Le procès de Jahel fut prononcé à huis clos, mais était il besoin d'entendre sa plaidoirie pour se rendre compte de l'inconscient de la révolution à venir. Chaque fois que sa voix s'était élevée au souffle de cette pulsion qui vibre comme un accord de basse, les responsables firent semblant de ne rien entendre. Le pouvoir établi ne doute plus de sa base et construit sur elle le gigantisme de ses institutions, montant toujours plus haut dans sa recherche d'intérêt, tour de Babel désaxée, totem profane de l'argent qui pèse sur l'épaule du peuple, qui porte toute cette pyramide jusqu'à ce qu'elle soit trop lourde pour lui, prête à craquer, et qu'elle l'écrase complètement. Le poète voulait affranchir en un jour ce que l'homme depuis cinq mille ans avait rendu tabou et interdit. Mais on ne laisse pas le lierre grimper sur la pyramide, on l'arrache. Il fut condamné à dix ans de prison ferme et il en avait trente six.
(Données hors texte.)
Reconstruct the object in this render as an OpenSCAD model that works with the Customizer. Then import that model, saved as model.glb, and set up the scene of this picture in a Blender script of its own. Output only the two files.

Le peuple aujourd'hui dépasse de la pyramide; le système flotte comme un bateau triangulaire sur une marée d'hommes. Il le bouscule par vague, l'une après l'autre. Chaque flot d'assaut frappe à son tour, et le pharaon doit bien entendre le bruit sourd de ces marteaux vivants ; aujourd'hui ce sont les paysans, les routiers, demain les femmes. Tout le monde peut crier, tout le monde rentre dans une vague, dans un flux. La houle ne se stabilisera jamais, l'égalité d'horizon est un gel impossible. Ils frappent chacun leur tour, régulièrement, partout dans le monde, les angles droits des canalisations gonflent, les réservoirs débordent, on craint le déluge; et quand on se promène le long des plages désertiques de sable noir, chaque étoile est sur notre tête comme une épée de Damoclés alors que gronde le raz de marée. Un soleil glacé souffle sur ce dé à quatre faces que l'Histoire secoue entre ses mains. Elle est noire d'hommes qui fourmillent incessamment, se cramponnant les uns aux autres, s'attachant de toutes leurs forces à la pyramide, ils entrent dans le labyrinthe de ses entrailles, ils cherchent le centre, le point de gravité, afin d'être stables, afin de se rassurer. Mais quand ils dorment au foyer de leur but, n'entendent-ils pas les derniers pèlerins qui marchent sur le toit. Pensent-ils dormir longtemps? Certains d'entre nous déjà ont le tournis. Et vomissent !

Quand vint la fête; plus il fait froid et plus on danse; dans l'ivresse, le sang, chaud déjà, devint vapeur, et monta à la tête des Frileux qui voulurent briser la coquille géométrique pour en construire une autre qui cette fois serait un ovale, à l'image de l'infini...

D'une vue plus sereine on pourrait plutôt dire qu'à la fin d'un tube vient le pilon. Alors seuls survivront ceux qui improvisent, qui s'adaptent et qui dominent, accrochés à leur bout de poteau dans le creux de la vague au dessus des trois requins affamés, maigres et pâles que sont la famine, la misère et la maladie. Alors il faudra chercher la terre nouvelle qu'il nous faudra cultiver, non pas selon nos intérêts mais en fonction des choses qui seront en accord avec la nature de cette île. Il faudra guérir et sauver les naufragés. L'instinct les conservera, la foi leur donnera la force et ils croiront en eux; car le désastre qu'ils auront surmonté les liera les uns aux autres, pour un moment ou à jamais. Alors peut-être, si personne n'envahit à nouveau le caillou qui nous a recueillis, nous et nos enfants, alors il faudra tout repenser pour vivre en harmonie et s'élever comme un fanion arc-en-ciel au dessus des guerres de races et de religions. Et cette île-ermite aux confins de l'Océan Indien vivra en simplicité, peut-être plus forte qu'avant, peut-être plus métissée. Larguons le reste de progrès par dessus bord, le vent illumine nos voiles, le bateau devient comme une montgolfière. Jetons ces barils de métal, ces moteurs, loin derrière nous, pour pouvoir nous élever d'une autre manière dans le souffle d'un sentiment commun. A mi-hauteur entre les deux eaux de la sagesse du ciel et du besoin de la terre, ne soyons plus des fourmis, soyons des poissons-volants.